GO Transit has recently revealed that it plans to build a grade separation here to eliminate the diamond. A grade separation would raise or lower the CN track — CN calls it the Newmarket Subdivision — and then over or under a bridge to cross CP’s North Toronto Subdivision.

GO operates trains on its 65 Barrie line along the Newmarket Subdivison. GO and Metrolinx are already looking at ways to improve the southern end of this line, closer to Union Station, as part of the Georgetown South Corridor study.

In its strategic plan, GO 2020 (.pdf), GO sets out plans to expand service on this line. It hopes to operate trains all day, every day in both directions between Bradford and Union Station. But CP operates many freight trains along the North Toronto Subdivision and those trains would often block GO’s commuter trains — unless it can work with CN to remove the bottleneck at the Davenport Diamond.

Although the double-track North Toronto Sub does not yet carry GO trains, in June, 2007, Ontario Premier Dalton McGuinty identified a midtown GO service between Weston Road and the Don Valley as the 13th priority of his list of MoveOntario 2020 projects.

Metrolinx’ Regional Transportation Plan, “The Big Move” also prioritizes a rush-hour commuter rail service along the North Toronto Subdivision within the next 15 years. GO would likely operate some of its 21 Milton line trains over this crosstown line to help alleviate rush-hour crowds at Union Station.

GO recently consulted the nearby community to present options for redesigning the Newmarket Subdivision between Bloor Street West and Rogers Road.

GO presented three concepts.

  • The first concept proposed lowering the tracks from north of Wallace Avenue to south of Rogers Road, so that trains passed beneath new bridges at Dupont Street, the CP North Toronto Subdivision, Davenport Road and St. Clair Avenue West. This model recommended a double-track Newmarket Subdivision, with one track for CN freight trains and the other for GO trains.
  • The second concept proposed raising the tracks onto a concrete structure from south of Bloor Street West to Davenport Road. In this proposal, GO and CN would raise the current bridges at Bloor, Dupont and Davenport and build new bridges to cross Wallace Avenue and the CP tracks. This model recommended a double-track Newmarket Sub, with one track for CN freight trains and the other for GO trains.
  • Similarly, the third concept also proposed raising the tracks onto a retaining wall, this time from just south of Wallace to just south of Davenport. This proposal required raising the current bridge over Dupont Street and building a new bridge across the CP tracks.
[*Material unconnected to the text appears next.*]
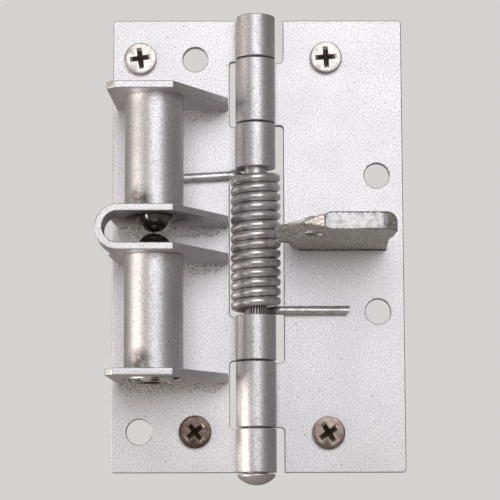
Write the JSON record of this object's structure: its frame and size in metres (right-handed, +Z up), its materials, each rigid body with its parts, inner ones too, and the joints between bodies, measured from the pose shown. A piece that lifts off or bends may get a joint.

This proposal might require the City to permanently close Wallace Avenue to pedestrians and vehicles.

GO expects to proceed with the formal environmental assessment of these three proposals later this year.

You can find out more about the project here. (.pdf)


GO recently finished two other grade separation projects at two other diamond crossings.

In June, 2007, on the same line, it finished a 17-month project to eliminate the Snider Diamond. During that project GO and CN raised the same line, the Newmarket Subdivision, so that trains could cross CP’s busy York Subdivision, just north of Steeles Avenue West in Vaughan.

For the Hagerman Diamond, GO and CN lowered Uxbridge Subdivision tracks — route of GO’s 71 Stouffville service — to eliminate the rail intersection with CP’s York Sub near 14th Avenue in Markham.

More recently, it announced a plan to separate CN’s Weston Subdivision from CP’s North Toronto Sub at the West Toronto Diamond — also part of the Georgetown South rail corridor project. And the provincial and federal governments recently funded a project to build a grade separation at Hamilton Junction, just west of that city near the Desjardins Canal.